The transport of textile fibres by air
In the production process of non-woven fabrics the used fibres are processed and transported on long distances in transport tubes, to be distributed to machinery like for instance the packing machine, and the mixer. An air flow is used as transport means for the said fibres. Inside the tube, during the feeding of the fibrous mass, we have a mixture composed by fibres for one third of the volume, and by two thirds of air. The air in the tubes normally travels at an average speed of 20 m/s. For the transport of this mixture along the whole course of the productive line, they use some fans that have an average consumption of energy varying from 11kWh to 15 kWh.

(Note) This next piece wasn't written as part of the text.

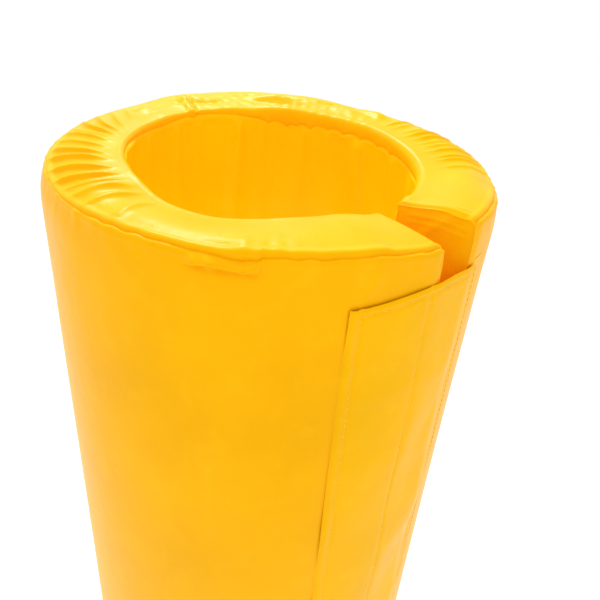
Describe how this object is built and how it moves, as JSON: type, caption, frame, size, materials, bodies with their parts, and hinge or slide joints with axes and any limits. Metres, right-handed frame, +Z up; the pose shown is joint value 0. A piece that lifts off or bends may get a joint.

At the current state the majority of the operating plants has not been designed taking into account the pressure drops induced by constrictions, bends, bifurcations and, first of all, by the diameter and the length of the tubes themselves, but the single criterion used for the implementation was to transport the fibres to the machines, avoiding the obstacles existing in the used environments. Actually, the courses and sometimes also the diameters have been adapted to the available layout. In this way, however, it has never been considered what type of efficiency might have the fibre transport on the production line. The solution was, as already said, to install an oversized fan. This simple solution sometimes leads to an obstruction of tubes, deriving from fibre accumulations, especially in low radius bends or in “Y”-shaped couplings, which cannot be displaced despite the introduction a very strong air flow. This results in a rise both of the energy consumption and of the waste fibres. Due to that, today the production process of non-woven fabrics is not optimized from the point of view of energy consumptions.
The reduction of the energy consumption inside the productive cycle in the textile sector was then the final target that the EFFECT project decided to reach, through the implementation of a new system of calculation and modelling of plants, processed in order to reduce flow resistances and, consequently, the energy waste. This optimization is made possible by a correct sizing of fans, tubes and by an efficient arrangement of all the parts that induce flow resistances.
To develop the said calculation and control system, the plant by KONUS has been taken as practical example. That plant was conceived according to the standard concept previously expressed of “bringing the fibre where it is needed” mainly taking care of avoiding the physical obstacles that stand on the path. We can observe an exhaustive example of the modus operandi in figure 1.
These curves positioned very close to the fan inlet clearly have a totally negative effect on the suction efficiency. The pressure drop induced by this tube length corresponds to about 32.4 metres of straight piping. The presence of numerous similar cases on the plant makes us understand what are the improvement margins and, especially, how much energy it is possible to save if we take care of designing and calculating the layout correctly.
Project of a pilot plant
Not having the possibility of intervening directly on the installation by Konus, they opted for carrying out some studies on a “pilot plant” by the laboratories of Next Technology Tecnotessile of Prato (Italy).
The designed line is composed as follows (fig. 2):
- A) feeder with spiked lattice
- B) loading silo
- C) launch fan
- D) card loader
- E) fixed flat card
- F) tube length of transparent acrylic material
For the correct sizing of the air ducts, for the definition of geometries and the space definition, it has been used a software for the computational fluid-dynamic simulation. The behaviour of the air inside a duct with known geometry is relatively simple to be modelled and to be foreseen. In our case, on the contrary, together with air they had to transport a fully inhomogeneous fibrous mass, whose behaviour has not been studied in-depth, yet.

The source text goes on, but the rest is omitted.